Return the lines from the one that contains "upper_holder();" through the one that contains "for node in", both included, exactly as written and with nothing added.

◆ **Available data**
(begin)
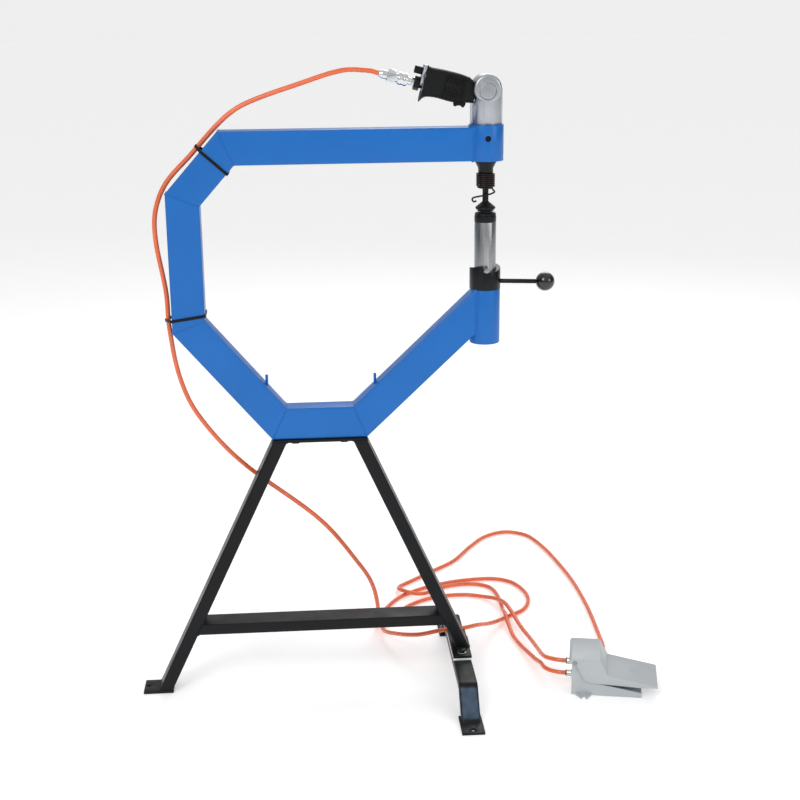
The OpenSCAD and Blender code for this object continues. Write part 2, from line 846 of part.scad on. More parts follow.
// Height of the cam at an angle measured from a notch
function cam_height(a) =
    let (b = a % 180)
    b > cam_step ? cam_low : cam_low + min(b, cam_ramp) / cam_ramp * cam_rise;

// Angles of the cam's sections: both sides of each step are kept
cam_angles = [for (half = [0, 180])
    for (b = concat([for (k = [0:26]) 6 * k], [cam_step, cam_step + 0.4])) half + b];

// Everything above the cam surface, as one ring
module cam_cut() {
    inner = post_r - 4;
    outer = cam_r + 4;
    top = cam_top + 5;
    n = len(cam_angles);
    points = [for (a = cam_angles)
        for (q = [[inner, cam_height(a)], [outer, cam_height(a)], [outer, top], [inner, top]])
            [q[0] * cos(a), q[0] * sin(a), q[1]]];
    faces = [for (i = [0:n - 1])
        for (k = [0:3])
            [4 * i + k, 4 * i + (k + 1) % 4, 4 * ((i + 1) % n) + (k + 1) % 4, 4 * ((i + 1) % n) + k]];
    triangles = [for (f = faces)
        for (t = [[f[0], f[1], f[2]], [f[0], f[2], f[3]]]) t];
    polyhedron(points, triangles);
}

module cam_collar() {
    color("#1a1b1d")
    difference() {
        on_axis(cam_z) cylinder(r = cam_r, h = cam_top - cam_z);
        on_axis(cam_z - 1) cylinder(r = post_r + run_gap, h = cam_top - cam_z + 2);
        on_axis() rotate([0, 0, -90]) cam_cut();
        on_axis(rod_z) rotate([0, 90, rod_turn]) cylinder(r = rod_r + 0.03, h = cam_r + 4, $fn = 32);
    }
}

module handle_rod() {
    color("#1f2123")
        on_axis(rod_z) rotate([0, 90, rod_turn])
            translate([0, 0, cam_r - 6]) cylinder(r = rod_r, h = rod_reach - cam_r, $fn = 32);
}

module ball_knob() {
    color("#151617")
    difference() {
        on_axis(rod_z) rotate([0, 90, rod_turn]) translate([0, 0, rod_reach]) sphere(r = ball_r);
        on_axis(rod_z) rotate([0, 90, rod_turn]) translate([0, 0, rod_reach - ball_r - 4])
            cylinder(r = rod_r + 0.03, h = ball_r - 2, $fn = 32);
    }
}

// Foot valve --------------------------------------------------------------------

module cheek_outline() {
    polygon([[base_m, 0], [base_m, pivot_z + 3.8], [pivot_s + 5, pivot_z + 3.8], [30, 40], [42, 24.4],
        [127, 8.7], [127, 0]]);
}

module mounting_ear(m, side) {
    on_pedal(0, m, 0)
        difference() {
            linear_extrude(3) polygon([[10, 0], [21, side * 16], [32, side * 16], [40, 0]]);
            translate([26, side * 16, -1]) cylinder(r = 3, h = 5, $fn = 32);
            translate([26, side * 11, -1]) cylinder(r = 3, h = 5, $fn = 32);
            translate([23, side * 13.5 - 2.5, -1]) cube([6, 5, 5]);
        }
}

module pedal_base() {
    color("#8f938e")
    difference() {
        union() {
            on_pedal(base_m, base_m, 0) cube([127 - base_m, base_w, base_floor]);
            pedal_slab(base_m, base_wall) cheek_outline();
            pedal_slab(base_m + base_w - base_wall, base_wall) cheek_outline();
            mounting_ear(base_m, -1);
            mounting_ear(base_m + base_w, 1);
            on_pedal(base_m, base_m, 0) cube([base_wall, base_w, 16]);
            on_pedal(spring_s, spool_m, 0) cylinder(r = spring_r - 2.2, h = base_floor + 4, $fn = 32);
        }
        on_pedal(pivot_s, 0, pivot_z) rotate([-90, 0, 0])
            cylinder(r = pivot_r + 0.02, h = cover_w, $fn = 32);
        on_pedal(side_port_s, cover_w / 2, side_port_z) rotate([-90, 0, 0])
            cylinder(r = 6.2, h = cover_w, $fn = 32);
    }
}

// Cover: hood over the valve, then the treadle down to the tip
hood_z = 70;
fold = [67, 41.5];
tip = [154, 24.5];

module cover_outline() {
    polygon([[0, 60.5], [-1.5, 64], [-0.5, 67.5], [3, hood_z], [52, hood_z], fold, tip,
        [154, 21.4], [125.7, 20.9], [40.8, 25.2], [26.6, 28.7], [16.5, 49], [13, 57], [6, 60.5]]);
}

module cover_room() {
    drop = cover_wall / cos(atan((fold[1] - tip[1]) / (tip[0] - fold[0])));
    polygon([[1.5, 40], [1.5, hood_z - cover_wall], [50.3, hood_z - cover_wall],
        [fold[0] - 1.6, fold[1] - cover_wall + 0.4], [151, 25.1 - drop + 0.59], [151, 0], [1.5, 0]]);
}

module pedal_cover() {
    eye_r = pivot_r + 3.5;
    color("#a5acb4")
    difference() {
        union() {
            difference() {
                pedal_slab(0, cover_w) cover_outline();
                pedal_slab(cover_wall, cover_w - 2 * cover_wall) cover_room();
            }
            pedal_slab(0, cover_wall)
                translate([pivot_s, pivot_z]) circle(r = eye_r, $fn = 48);
            pedal_slab(cover_w - cover_wall, cover_wall)
                translate([pivot_s, pivot_z]) circle(r = eye_r, $fn = 48);
            on_pedal(spool_s, spool_m, valve_z + 3 + seat_gap) cylinder(r = 5, h = hood_z - valve_z - 5, $fn = 32);
            on_pedal(spring_s, spool_m, spring_top + seat_gap) cylinder(r = spring_r + 2, h = 3, $fn = 32);
        }
        on_pedal(pivot_s, -1, pivot_z) rotate([-90, 0, 0])
            cylinder(r = pivot_r + run_gap, h = cover_w + 2, $fn = 32);
    }
}

module pedal_pin() {
    color("#9a9da0")
    on_pedal(pivot_s, -1.2, pivot_z) rotate([-90, 0, 0])
        union() {
            cylinder(r = pivot_r, h = cover_w + 2.4, $fn = 32);
            cylinder(r = pivot_r + 1.3, h = 0.9, $fn = 32);
            translate([0, 0, cover_w + 1.5]) cylinder(r = pivot_r + 1.3, h = 0.9, $fn = 32);
        }
}

function spring_coil(turns, steps, r, z0, z1) = [for (i = [0:turns * steps])
    let (a = 360 * i / steps, f = i / (turns * steps))
    [r * cos(a), r * sin(a), z0 + (z1 - z0) * f]];

module pedal_spring() {
    half = spring_wire / 2;
    color("#c7cacd")
    on_pedal(spring_s, spool_m, 0)
        wire_tube(spring_coil(5, 14, spring_r - half, base_floor + half + 0.1, spring_top - half), half, 6);
}

module valve_body() {
    color("#b5b8ba")
    difference() {
        on_pedal(valve_s, valve_near, base_floor)
            cube([valve_len, valve_far - valve_near, valve_z - base_floor]);
        rear_ports() rotate([0, 90, 0]) cylinder(r = 6.02, h = port_thread);
        rear_ports() rotate([0, 90, 0]) cylinder(r = 2.5, h = valve_len - 9, $fn = 32);
        on_pedal(side_port_s, valve_far - port_thread, side_port_z) rotate([-90, 0, 0])
            cylinder(r = 6.02, h = port_thread + 1);
        on_pedal(spool_s, spool_m, base_floor + 6) cylinder(r = spool_r + run_gap, h = valve_z, $fn = 32);
        on_pedal(valve_s - 1, supply_m, supply_z) rotate([0, 90, 0]) cylinder(r = supply_r, h = 10);
    }
}

module valve_spool() {
    color("#c9ccd0")
        on_pedal(spool_s, spool_m, base_floor + 10)
            cylinder(r = spool_r, h = valve_z + 3 - base_floor - 10, $fn = 32);
}

// A push-in fitting along its own X: shoulder at x = 0, hose mouth at x = -len, and a
// threaded tail that reaches into the valve
module push_fitting(len, tail) {
    rotate([0, -90, 0])
        difference() {
            union() {
                cylinder(r = 7, h = 5, $fn = 6);
                cylinder(r = 6, h = len - 2.2, $fn = 48);
                translate([0, 0, -tail]) cylinder(r = 6, h = tail, $fn = 48);
            }
            translate([0, 0, -tail - 1]) cylinder(r = 2.5, h = tail + len, $fn = 32);
            translate([0, 0, 5]) cylinder(r = hose_r + 0.3, h = len, $fn = 32);
        }
}

module push_ring(len) {
    rotate([0, -90, 0])
        difference() {
            translate([0, 0, len - 2.2]) cylinder(r = 5.2, h = 2.2, $fn = 48);
            translate([0, 0, len - 3]) cylinder(r = 2.4, h = 4, $fn = 32);
        }
}

module rear_ports() {
    for (z = [port_upper, port_lower])
        on_pedal(valve_s, port_m, z) children();
}

module side_port() {
    on_pedal(side_port_s, base_m + base_w, side_port_z) rotate([0, 0, -90]) children();
}

module port_fittings() {
    color("#b9a777") {
        rear_ports() push_fitting(port_len, port_thread);
        side_port() push_fitting(port_len, base_m + base_w - valve_far + port_thread);
    }
}

module release_rings() {
    color("#26282b") {
        rear_ports() push_ring(port_len);
        side_port() push_ring(port_len);
    }
}

// Cable ties --------------------------------------------------------------------

// A band round the frame tube and the hose beside it. The band lies square to the
// tube, which starts at the point at and points along tilt; the hose runs past at reach.
module tie_band(at, tilt, reach, skew) {
    band = 4.8;
    thick = 1.4;
    wide = tube_w / cos(skew);
    translate([at[0], 0, at[1]]) rotate([0, tilt + skew, 0])
        translate([0, 0, -band / 2]) {
            linear_extrude(band)
                difference() {
                    tie_outline(wide, reach, 0.3 + thick);
                    tie_outline(wide, reach, 0.3);
                }
            translate([wide - 20, tube_d / 2 + 0.3 + thick, -0.8]) cube([8, 4.5, 6.4]);
        }
}

module tie_outline(wide, reach, d) {
    hull() {
        translate([-d, -tube_d / 2 - d]) square([wide + 2 * d, tube_d + 2 * d]);
        translate([-reach, 0]) circle(r = hose_r + 0.4 + d, $fn = 24);
    }
}

module cable_ties() {
    upper_at = (path[1] + path[2]) / 2;
    upper_tilt = atan(upper_drop / (upper_run - 1));
    color("#141516") {
        tie_band(upper_at + [17, 18], 90 - upper_tilt, 7.4, 0);
        tie_band([column_x, rail_z + knee_rise + 22], 0, 6.6, -8);
    }
}

// Hoses -------------------------------------------------------------------------

function unit(v) = v / norm(v);

// Direction of a route at point i
function tangent(p, i) = unit(p[min(i + 1, len(p) - 1)] - p[max(i - 1, 0)]);

// A side vector carried along the route without twisting
function carry(side, t) = unit(side - (side * t) * t);
function sides(p) = [for (i = 0, n = carry([0, 1, 0.01], tangent(p, 0)); i < len(p);
    i = i + 1, n = carry(n, tangent(p, min(i, len(p) - 1)))) n];

// A round tube of radius r through the points p, with n flat sides
module wire_tube(p, r, n) {
    side = sides(p);
    last = len(p) - 1;
    points = [for (i = [0:last])
        let (t = tangent(p, i), u = side[i], v = cross(t, u))
        for (k = [0:n - 1]) p[i] + r * (cos(360 * k / n) * u + sin(360 * k / n) * v)];
    wall = [for (i = [0:last - 1])
        for (k = [0:n - 1])
            for (f = [[n * i + k, n * i + n + k, n * i + n + (k + 1) % n],
                [n * i + k, n * i + n + (k + 1) % n, n * i + (k + 1) % n]]) f];
    ends = [[for (k = [0:n - 1]) k], [for (k = [n - 1:-1:0]) n * last + k]];
    polyhedron(points, concat(wall, ends));
}

module hose_main() {
    color("#d75f3c") wire_tube(main_points, hose_r, hose_sides);
}

module hose_loop() {
    color("#d75f3c") wire_tube(loop_points, hose_r, hose_sides);
}

upper_holder();
top_beam();
upper_rear_brace();
rear_column();
lower_rear_brace();
base_rail();
front_brace();
anvil_socket();
die_pegs();
stand_top_plate();
rear_leg();
front_leg();
crossbar();
rear_foot_plate();
front_leg_plate();
leg_shim();
front_foot_bar();
foot_pads();
foot_bolts();
foot_washers();
foot_nuts();
frame_bolts();
hammer_housing();
hammer_cylinder();
piston();
valve_block();
head_plug();
grip_sleeve();
handle_end_plate();
trigger();
throttle_valve();
regulator_knob();
inlet_bushing();
coupler_nipple();
coupler_body();
coupler_sleeve();
hose_nut();
retainer_spring();
upper_die();
holder_screw();
anvil_post();
cross_pin();
cam_collar();
handle_rod();
ball_knob();
lower_die();
pedal_base();
pedal_cover();
pedal_pin();
pedal_spring();
valve_body();
valve_spool();
port_fittings();
release_rings();
cable_ties();
hose_main();
hose_loop();
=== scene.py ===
import json
import math

import bmesh
import bpy
from mathutils import Matrix, Vector, noise


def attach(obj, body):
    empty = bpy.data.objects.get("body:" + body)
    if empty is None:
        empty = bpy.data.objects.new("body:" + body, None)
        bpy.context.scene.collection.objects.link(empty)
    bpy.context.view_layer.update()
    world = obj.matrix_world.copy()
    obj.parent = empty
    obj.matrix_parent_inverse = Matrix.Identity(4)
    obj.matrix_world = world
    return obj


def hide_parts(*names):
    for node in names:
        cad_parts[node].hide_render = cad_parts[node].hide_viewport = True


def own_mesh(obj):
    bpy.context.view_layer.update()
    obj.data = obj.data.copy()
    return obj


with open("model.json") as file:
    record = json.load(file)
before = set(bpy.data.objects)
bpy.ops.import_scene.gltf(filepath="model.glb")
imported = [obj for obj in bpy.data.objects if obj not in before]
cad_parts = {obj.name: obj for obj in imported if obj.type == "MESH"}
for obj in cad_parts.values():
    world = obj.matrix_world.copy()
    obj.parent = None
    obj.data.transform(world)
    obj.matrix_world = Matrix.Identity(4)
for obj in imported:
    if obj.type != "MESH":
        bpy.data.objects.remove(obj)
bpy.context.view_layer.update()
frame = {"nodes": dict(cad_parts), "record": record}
NODES = frame["nodes"]
MM = 0.001

# Camera ------------------------------------------------------------------------

CAMERA_AT = (-0.2665, -2.2810, 1.1976)
LENS, SENSOR = 62.33, 36
pitch, yaw, roll = 0.2852, -0.0714, -0.0101

level = Vector((math.cos(yaw), math.sin(yaw), 0))
forward = Vector((-math.sin(yaw) * math.cos(pitch), math.cos(yaw) * math.cos(pitch),
                  -math.sin(pitch)))
upward = level.cross(forward)
right = math.cos(roll) * level + math.sin(roll) * upward
up = -math.sin(roll) * level + math.cos(roll) * upward
camera = bpy.data.objects.new("camera", bpy.data.cameras.new("camera"))
camera.data.sensor_width = SENSOR
camera.data.lens = LENS
camera.data.clip_end = 100
camera.matrix_world = Matrix.Translation(CAMERA_AT) @ Matrix(
    (right, up, -forward)).transposed().to_4x4()
bpy.context.scene.collection.objects.link(camera)
bpy.context.scene.camera = camera
bpy.context.scene.view_settings.view_transform = "Standard"

# Materials ---------------------------------------------------------------------

NOISE_LOW, NOISE_HIGH = 0.3, 0.7   # nearly all of a noise texture's values lie between these
GLOSS_PATCHES = 5                  # patches of gloss to one patch of colour
RELIEF = 0.6                       # strength of the fine grain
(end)
◆ **Written response**
upper_holder();
top_beam();
upper_rear_brace();
rear_column();
lower_rear_brace();
base_rail();
front_brace();
anvil_socket();
die_pegs();
stand_top_plate();
rear_leg();
front_leg();
crossbar();
rear_foot_plate();
front_leg_plate();
leg_shim();
front_foot_bar();
foot_pads();
foot_bolts();
foot_washers();
foot_nuts();
frame_bolts();
hammer_housing();
hammer_cylinder();
piston();
valve_block();
head_plug();
grip_sleeve();
handle_end_plate();
trigger();
throttle_valve();
regulator_knob();
inlet_bushing();
coupler_nipple();
coupler_body();
coupler_sleeve();
hose_nut();
retainer_spring();
upper_die();
holder_screw();
anvil_post();
cross_pin();
cam_collar();
handle_rod();
ball_knob();
lower_die();
pedal_base();
pedal_cover();
pedal_pin();
pedal_spring();
valve_body();
valve_spool();
port_fittings();
release_rings();
cable_ties();
hose_main();
hose_loop();
=== scene.py ===
import json
import math

import bmesh
import bpy
from mathutils import Matrix, Vector, noise


def attach(obj, body):
    empty = bpy.data.objects.get("body:" + body)
    if empty is None:
        empty = bpy.data.objects.new("body:" + body, None)
        bpy.context.scene.collection.objects.link(empty)
    bpy.context.view_layer.update()
    world = obj.matrix_world.copy()
    obj.parent = empty
    obj.matrix_parent_inverse = Matrix.Identity(4)
    obj.matrix_world = world
    return obj


def hide_parts(*names):
    for node in names:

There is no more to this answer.